SLS and its companion Multi-Purpose Crew Vehicle (MPCV) are to be the next U.S. government-owned spacecraft. NASA announced in May that Lockheed Martin Space Systems of Denver would develop the MPCV under the Orion crew capsule contract the company was awarded under the now-canceled Constellation program.
While there was some expectation that NASA would make an SLS announcement July 8 following the launch of Atlantis on the final mission of the U.S. space shuttle program, that did not happen.
NASA has instead kept SLS details close to the vest, which turned the House Science Committee’s July 12 hearing into a grilling, with the committee taking Bolden to task for his agency’s long delay in producing an SLS design and acquisition strategy.
“The fact that we do not have a final decision on the SLS … is almost an insult to this committee,” said Rep. Ralph Hall (R-Texas), the committee’s chairman.
The 2010 NASA Authorization Act directed NASA to report on the SLS design by Jan. 9. On Jan. 15, NASA produced a preliminary report for Congress, detailing the space agency’s evaluation of possible designs. NASA said in that report that it could make a choice as early as spring. That slipped to the end of June, leading to speculation that the SLS unveiling would coincide with the final shuttle launch.
Hall, in his opening remarks, hung the threat of an investigation over Bolden’s head, telling the NASA chief that the committee has “run out of patience.”
“I would like to point out today that this committee reserves the right to open an investigation into these continued delays and join the investigation initiated by the Senate,” Hall said.
The Senate, which originated the authorization law mandating SLS and MPCV, in May ordered NASA to turn over all internal documents relating to SLS development.

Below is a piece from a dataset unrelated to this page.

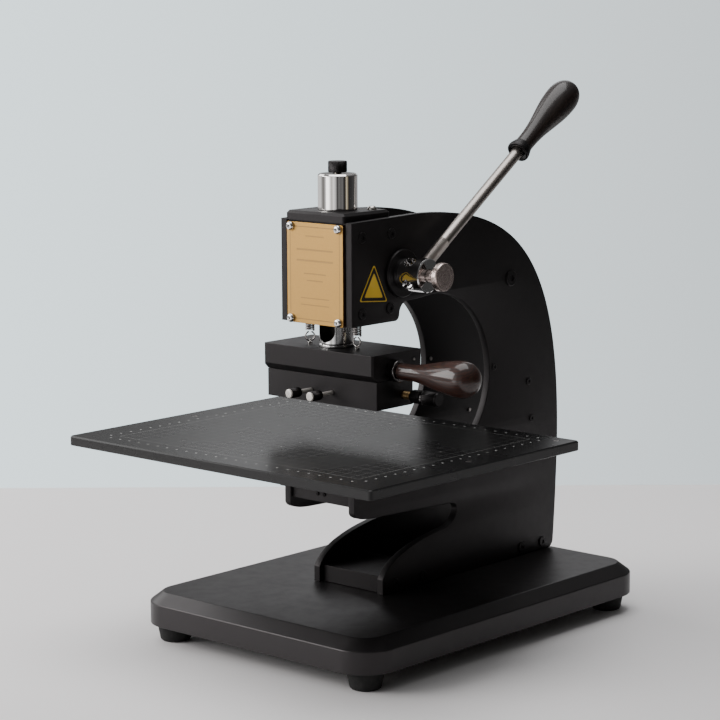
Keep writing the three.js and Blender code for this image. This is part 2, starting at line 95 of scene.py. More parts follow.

Bolden, for his part, said he was following the lessons learned from the Constellation program, the Moon-return project initiated by former U.S. President George W. Bush in 2004 and killed by President Barack Obama in 2010.
“One of the reasons that I’m being very cautious about bringing numbers to this committee or to any other committee of the Congress is because I don’t want to end up where we were with Constellation,” Bolden said. “I don’t want to bring you an unexecutable program.”
Bolden said that until SLS completes its preliminary design review, it would be difficult for NASA to provide the Congress with credible cost and schedule estimates.
“I should not give you a hard number on cost and schedule until I get to” preliminary design review, Bolden said. “If I give you a hard number before that stage, I can almost guarantee you that I’m wrong.”
A preliminary design review is a development benchmark wherein NASA certifies that a project meets its design objectives and can be executed within specified time and cost boundaries. Under Constellation, NASA completed the preliminary design review of the Ares 1 crew launch vehicle in September 2008, some three years after the agency decided on the basic design concept for the rocket.
Also at the hearing, Bolden publicly acknowledged, for the first time, that he has approved technical specifications for SLS and sent them on to the White House for review.
“On June 20, I approved a specific design that our experts believe is the best technical path forward for SLS,” Bolden said. “I’ve shared that design with the Office of Management and Budget and others at the White House.”
Prior to the hearing, NASA would neither confirm nor deny reports from government and industry sources that Bolden had approved a design for the Space Launch System nearly identical to the Ares 5 heavy-lifter concept that NASA selected in 2005. The reference design Bolden forwarded to the White House in June would consist of a liquid hydrogen-fueled core stage powered by space shuttle main engines, an Apollo-derived J-2X upper stage, and — at least for its first few flights — side-mounted solid-rocket boosters with space shuttle and Ares 1 heritage.
Eventually, NASA would open a competition for the booster stage, leaving the door open for the next U.S. heavy lifter to use liquid-fueled strap-ons.
Bolden, at the July 12 hearing, maintained that the booster-stage competition will not put SLS any further behind schedule than it is already.
“It’s going to be full and open competition if I could do what I’d like to do,” Bolden told the assembled lawmakers.
The NASA boss added that he would like to throw seed money at U.S. aerospace companies in hopes of encouraging them “to at least take the risk of producing [liquid oxygen/kerosene] engines for boosters.”
U.S. lawmakers with space-industry constituents have lobbied NASA hard to hold a competition for propulsion components of the SLS. The agency’s plan to solicit bids for the SLS booster stage appeared to be aimed at accommodating these calls for competition.